There is great power in adopting such an attitude. There is no guarantee that it would have worked, of course, but at least he would have avoided some of the arguments used against him in the courts about his lavish spending and “irresponsible” lifestyle.
The plain fact is that these days there is no way to avoid the risk of getting destroyed in a court of law. As Joker from Better Bachelor pointed out in a terrific video recently, in some Western countries, you don’t even have to live together in order for a woman to ruin your life in the courts:
The situation for men is, indeed, horrific. Even Christian pastors are advising men to check out of the system and refuse to get married – and you have to understand something about Scripture in order to realise just how strange that advice sounds, coming from a Christian.
So what is the way forward here? How do we reconcile the fact, and it is a fact, that marriage is the absolute bedrock of civilisation, with the equally indisputable fact that marriage, at least in the Western world, is a horribly raw deal?
One possible answer can be found in an older post of mine, in which I used some numbers compiled by Free Northerner to analyse the true risk of divorce. There is always a risk involved, and there always will be as long as laws are in place to permit divorce free of consequences and ensuring that women get cash and prizes for pulling that trigger. But that risk can be mitigated and managed, and if you do things right, it is FAR smaller than you might think at first.
Another answer is to look at the psychological research into the subject of happy relationships, that reaffirms what the Bible has to say. Now I personally hold the entire science of psychology in almost complete contempt – I do not view psychology as a legitimate branch of science, and I think that whenever psychologists try to be scientists, they end up looking and acting incredibly stupid. I regard most psychologists as little better than mentally unstable hacks who try to solve their own problems through the misapplication of tools that lead them away from the Holy Spirit and therefore away from the Truth.
But there are, in fact, findings within psychology as a branch of philosophy, rather than as a science, that match perfectly with what the Bible tells us will lead to happy relationships and marriages. And those findings are concrete, powerful, and spectacularly effective:
The research findings of the Gottmans, as elucidated so beautifully in that video by Richard Winter, provide you with ways of testing yourself and your wife against the proven truths of Scripture. If you have a partner who conforms to those truths, then you are probably in pretty good shape. If, on the other hand, you do not, then you are in for a world of hurt.

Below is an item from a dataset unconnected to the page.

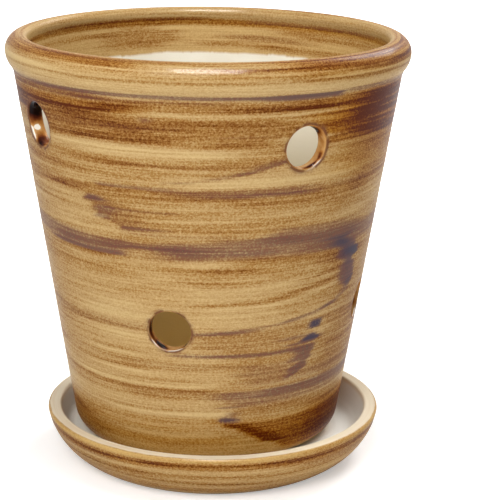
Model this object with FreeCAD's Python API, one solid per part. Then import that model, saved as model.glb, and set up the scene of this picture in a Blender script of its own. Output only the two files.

Finally, it is critically important for men to understand that women do not change, not really. I remember watching an excellent video a while back of divorce lawyers talking about how and why marriages fail, and it is very much worth examining in more detail:
As one of those lawyers points out, people going through divorces claim that their partners changed somewhere along the line – but in fact, that never happened. The person that you are with right now, is going to be like that FOREVER. Significant and complete changes simply don’t happen overnight of their own volition. That kind of radical, complete change is reserved solely to the power of the Holy Spirit. Only the One who is Three can do that – only the Lord has that power.
So: if you are a woman, and your man is stubborn, hurtful, thoughtless, clumsy, difficult, and boring right now, he’s going to be like that forever. Stop trying to change him. You can’t. All you can do is get him to change himself, by adopting the Biblical model of the gentle wife who sets a Godly example for her husband.

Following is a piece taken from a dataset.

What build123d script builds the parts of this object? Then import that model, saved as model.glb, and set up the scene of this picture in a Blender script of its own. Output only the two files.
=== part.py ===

And: if you are a man, and your woman is shrill, emotional, nagging, abusive, nasty, disrespectful, demeaning, constantly critical, and genuinely dangerous to you, she’s going to be like that forever. Stop trying to change her. You can’t. All you can do is get her to change herself. The only way to do that is by providing the strong-but-gentle leadership that is required of men, for we are placed as the heads of our wives, to lead by example and by personal integrity.
If she does not respect you, or give you space, or follow your lead – LEAVE. Things WILL NEVER get better. You need to rediscover your balls, sack up, and do what has to be done – and if you’ve made the wrong choice, you’re in for a miserable time, but that is the price that you must pay.

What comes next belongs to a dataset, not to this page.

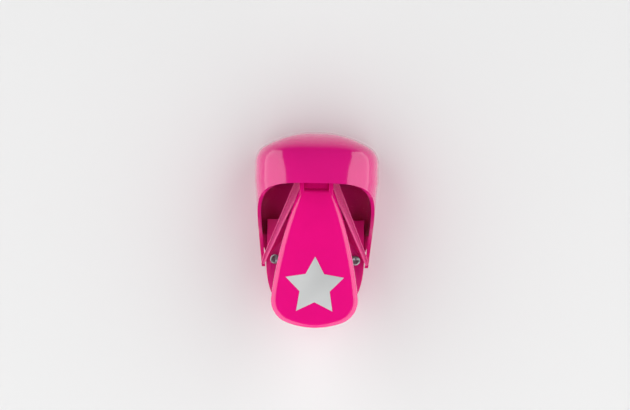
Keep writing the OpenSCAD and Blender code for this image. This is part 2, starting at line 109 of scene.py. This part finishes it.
def mesh_object(name, points, faces):
    """A mesh object from points in millimetres, with its faces turned outwards."""
    mesh = bpy.data.meshes.new(name)
    mesh.from_pydata([tuple(c * MM for c in p) for p in points], [], faces)
    mesh.validate()
    work = bmesh.new()
    work.from_mesh(mesh)
    bmesh.ops.remove_doubles(work, verts=work.verts, dist=1e-7)
    bmesh.ops.recalc_face_normals(work, faces=work.faces)
    work.to_mesh(mesh)
    work.free()
    return link(name, mesh)


def soften(obj, width, segments=3, angle=35):
    """Rounds every edge sharper than angle, by width in millimetres, and shades the rest smooth."""
    for polygon in obj.data.polygons:
        polygon.use_smooth = True
    bevel = obj.modifiers.new("edges", "BEVEL")
    bevel.width = width * MM
    bevel.segments = segments
    bevel.limit_method = "ANGLE"
    bevel.angle_limit = math.radians(angle)
    bevel.harden_normals = True
    bevel.use_clamp_overlap = True
    return obj


def place(obj, body, material, replaces=()):
    """Gives a piece its material and body, and hides the CAD nodes it stands for."""
    obj.data.materials.clear()
    obj.data.materials.append(material)
    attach(obj, body)
    if replaces:
        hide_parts(*replaces)
    return obj


def refined(node, body, material, width, segments=2):
    """A copy of a CAD node with its flat faces merged and its edges rounded."""
    source = frame["nodes"][node]
    work = bmesh.new()
    work.from_mesh(source.data)
    bmesh.ops.remove_doubles(work, verts=work.verts, dist=2e-6)
    bmesh.ops.dissolve_limit(
        work, angle_limit=math.radians(0.5), verts=work.verts, edges=work.edges
    )
    mesh = bpy.data.meshes.new(node + "_look")
    work.to_mesh(mesh)
    work.free()
    obj = link(node + "_look", mesh)
    soften(obj, width, segments)
    return place(obj, body, material, [node])


# ---------------------------------------------------------------- materials


class Shader:
    """A node material with the object's own coordinates and a Principled shader."""

    def __init__(self, name, colour, roughness, metallic=0.0):
        self.material = bpy.data.materials.new(name)
        self.material.use_nodes = True
        self.tree = self.material.node_tree
        self.shader = self.tree.nodes["Principled BSDF"]
        self.place = self.add("ShaderNodeTexCoord").outputs["Object"]
        self.colour, self.roughness = colour, roughness
        self.shader.inputs["Metallic"].default_value = metallic
        self.shader.inputs["Base Color"].default_value = (*colour, 1)
        self.shader.inputs["Roughness"].default_value = roughness

    def add(self, kind, **settings):
        node = self.tree.nodes.new(kind)
        for key, value in settings.items():
            setattr(node, key, value)
        return node

    def join(self, output, target):
        self.tree.links.new(output, target)

    def stretched(self, scale):
        """The object's coordinates, scaled by three factors."""
        mapping = self.add("ShaderNodeMapping")
        mapping.inputs["Scale"].default_value = scale
        self.join(self.place, mapping.inputs["Vector"])
        return mapping.outputs["Vector"]

    def noise(self, per_metre, detail=2.0, vector=None, roughness=0.5):
        node = self.add("ShaderNodeTexNoise")
        node.inputs["Scale"].default_value = per_metre
        node.inputs["Detail"].default_value = detail
        node.inputs["Roughness"].default_value = roughness
        self.join(vector or self.place, node.inputs["Vector"])
        return node.outputs["Fac"]

    def ranged(self, value, low, high, from_low=0.3, from_high=0.7):
        node = self.add("ShaderNodeMapRange")
        node.inputs["From Min"].default_value = from_low
        node.inputs["From Max"].default_value = from_high
        node.inputs["To Min"].default_value = low
        node.inputs["To Max"].default_value = high
        self.join(value, node.inputs["Value"])
        return node.outputs["Result"]

    def add_values(self, first, second):
        node = self.add("ShaderNodeMath", operation="ADD")
        self.join(first, node.inputs[0])
        self.join(second, node.inputs[1])
        return node.outputs["Value"]

    def tint(self, value, darker, lighter):
        """Base colour runs from darker to lighter times the material's colour."""
        mix = self.add("ShaderNodeMix", data_type="RGBA")
        mix.inputs["A"].default_value = (*[min(1, c * darker) for c in self.colour], 1)
        mix.inputs["B"].default_value = (*[min(1, c * lighter) for c in self.colour], 1)
        self.join(self.ranged(value, 0, 1), mix.inputs["Factor"])
        self.join(mix.outputs["Result"], self.shader.inputs["Base Color"])

    def rough(self, value):
        self.join(value, self.shader.inputs["Roughness"])

    def bump(self, value, height_mm, strength=1.0):
        node = self.add("ShaderNodeBump")
        node.inputs["Distance"].default_value = height_mm * MM
        node.inputs["Strength"].default_value = strength
        self.join(value, node.inputs["Height"])
        self.join(node.outputs["Normal"], self.shader.inputs["Normal"])

    def set(self, **values):
        for key, value in values.items():
            self.shader.inputs[key.replace("_", " ")].default_value = value
        return self.material


def moulded_plastic(name, colour, roughness, peel_mm=0.004, gloss=0.9, specular=0.5):
    """Moulded plastic under a clear gloss: slight colour drift, fine scuffs, faint orange peel."""
    s = Shader(name, colour, roughness)
    s.tint(s.noise(45, 3), 0.96, 1.03)
    scuffs = s.noise(1, 4, s.stretched((90, 1500, 300)), 0.6)
    grain = s.noise(2600, 2)
    s.rough(s.add_values(
        s.ranged(grain, roughness - 0.02, roughness + 0.03),
        s.ranged(scuffs, 0.0, 0.06, 0.55, 0.8),
    ))
    s.bump(s.noise(420, 2), peel_mm)
    return s.set(
        Subsurface_Weight=0.08, Subsurface_Scale=0.0015, Specular_IOR_Level=specular,
        Subsurface_Radius=(1.0, 0.35, 0.6), IOR=1.49,
        Coat_Weight=gloss, Coat_Roughness=0.07, Coat_IOR=1.5,
    )


def ground_steel(name, colour, roughness, direction):
    """Steel with fine grinding lines along one direction."""
    s = Shader(name, colour, roughness, metallic=1.0)
    lines = s.noise(1, 4, s.stretched(direction), 0.65)
    s.tint(lines, 0.86, 1.08)
    s.rough(s.add_values(
        s.ranged(lines, roughness - 0.06, roughness + 0.1),
        s.ranged(s.noise(160, 3), -0.03, 0.05),
    ))
    s.bump(lines, 0.006)
    return s.set(Anisotropic=0.35)


def cast_zinc(name, colour, roughness):
    """Die-cast zinc: satin, faintly mottled and grainy."""
    s = Shader(name, colour, roughness, metallic=1.0)
    s.tint(s.noise(140, 5, roughness=0.65), 0.82, 1.08)
    s.rough(s.ranged(s.noise(700, 4), roughness - 0.08, roughness + 0.12))
    s.bump(s.noise(1800, 4), 0.02)
    return s.material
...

In the end, the MGTOW crowd does have a point about how bad a deal marriage is these days. I understand where they are coming from and I even agree with them, to a degree. But, having personally experienced both the great joys and the sharp miseries of wonderful and terrible relationships – and in fact I have experienced both in one relationship – I cannot agree with the MGTOW types that it is best simply to walk away from women.
I cannot do so because of my faith – and I am a spectacularly bad exemplar of that faith, which is why I tell anyone who takes my advice about such things without questioning and learning from himself a very great fool indeed.
Moreover, though, I cannot agree with them fully because they are wrong.
Men and women are created for each other – or, to be more precise, women were created to be companions and helpers for men. A man can live a fulfilling and happy life without a woman by his side, but his life will never be complete or truly full without a woman and children. I’ve seen bachelors become happy through marriage and kids too many times to count. And I’ve seen playboys and hedonists tire of the hunt and the game and long for stability and roots so many times by now that it’s become something of a trope on these pages.
The rules for successful marriage remain the same as they always were. Stand firm in your principles. Demand that your woman obeys your headship and leadership – and walk away if she does not. Refuse to bend to the vagaries and fashions of the modern world. Exercise restraint, discipline, and kindness to your woman and to the world. And do not back down in the face of injustice and indecency perpetrated by the courts of men – for they are as nothing compared to the Judgement of the Almighty.